I go to every pick up and drop off...and I love the scowl she gets on her face when I get out of the car to greet SS at pick up time.
I know, it's juvenile... but seriously, it's like the only highlight of those long trips.
I also send him home with wedding/baby/birthday, etc photos that he asks for copies of. (Which i'm sure go "missing" upon arrival, but I'm making him an album of his own to give to him upon graduation down the road, just like I'm doing for my own kids.)
Now if only SS and I could get on better terms, that'd really burst her bubble.

Comments

WTF...REALLY's picture

Denture Debbie would always tell her mom that hubby and I would not make it. She "knows" him and he won't make it with me. Her mom would always tell her "They look happy together." Nope she would say. He is faking it. He is so unhappy. She even went so far as to text that to him. Bawhahahahahaa

It took SD telling her mom how close we are to stop that talk. Then it became, he is picking her over you SD. What a joke. This from a woman who does not parent her child and lost custody of her.

loveandfitness's picture

Oh wow, that is not something I had thought about...it's true that most gifts sent home end up destroyed or "missing"...You've given me food for thought.

Glassslipper's picture

I don't understand why some BM's do that...
Like they feel that he walked out, now is with someone else, I have to compete and be better than the new girl.

I'm a BM too,
I don't feel threatened by my kids SM, I'm HAPPY to see their Dad happy, I will scream it to the world "HE WAS NOT HAPPY WHEN HE WAS WITH ME! I CAN TELL HE IS HAPPY NOW" I'm happy for him! SM makes him more happy that I EVER did!
I wanted the divorce because he was not happy, and I wanted him to move on and find happiness, he had it.
I don't feel the need to compete with anyone or trash my ex to my kids.

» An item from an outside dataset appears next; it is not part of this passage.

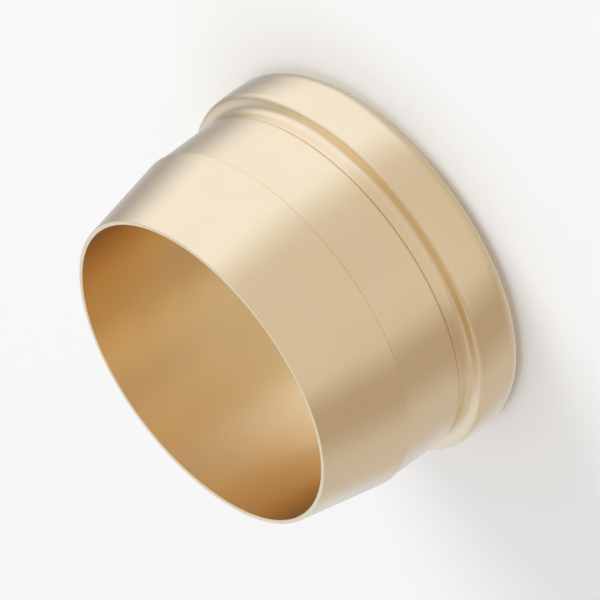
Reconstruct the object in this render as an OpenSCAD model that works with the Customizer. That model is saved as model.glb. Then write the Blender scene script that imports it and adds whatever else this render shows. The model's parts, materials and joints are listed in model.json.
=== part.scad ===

The things BM says about SM being "not permanent" or "not happy"
It makes her look so pathetic and like she has no self worth!

My BM acts like that and it makes her look so pathetic I almost feel sorry for her, why couldn't she have more pride and be less pathetic and jealous. even if you are, don't show it BM! my god, so pathetic!

Maxwell09's picture

BM said the same about me and DH but that was because she was upset he actually married me. They were together for 6 years and even after she had SS, DH told her she was not marriage material and he wouldn't marry her.

I think you are going overboard with sending pictures and going to drop off. If she's already bad talking you then she already feels threatened enough, there's no need to involve the kid with the pictures and whatnot.

loveandfitness's picture

Lol, those of course aren't the only reasons I do these things.
If SS wants copies of event and family photos, especially ones he is in, I won't deny them to him. As for drop off and pick up, DH and I pretty much go everywhere together when we can, and a long road trip is good time for us as a family spent together.

nunya1983's picture

I had to tell sd (when I was first married to dh that she doesn't have to choose. She is allowed to be happy and love BOTH families. She was 6, and her 6mother made her believe that she had to choose and that she should only love BM's family.

We as sm's worry that bm is poisoning or skids against dh or the family, and we try so hard to make skids love us. Sometimes the best thing to do is tell them it's OK to love BM and it's OK to live daddy, it's OK to be happy in both houses and love both families.

I feel that I must have really struck a soft spot with that because as soon as I said that she started crying. It wasn't her usually loud screaming cry, it was her eyes got really red, her eyes filed with tears and she cried, quietly but a lot. It was one of the very few times I felt she had been genuine.

Glassslipper's picture

I too have seen texts from BM to the kids saying:

"what, I'm not the favorite one anymore"

As in the child needed to pick between her and DH as to "who" was the favorite parent. Clearly she doesn't know it makes the child resentful when you do that! She is digging her own grave and I say...dig away fatty!

misSTEP's picture

The thing that drives BM nuts. DH married me and not her. The second thing: I never had to get pregnant to catch/keep him. }:)

But yes, the skids get caught in the crossfire, unfortunately. In our case, all I had to do was breathe and she hated it. Meh. Here we are going on 14 years being married. She FINALLY got married for HER first. I guess having the guy's baby worked that time.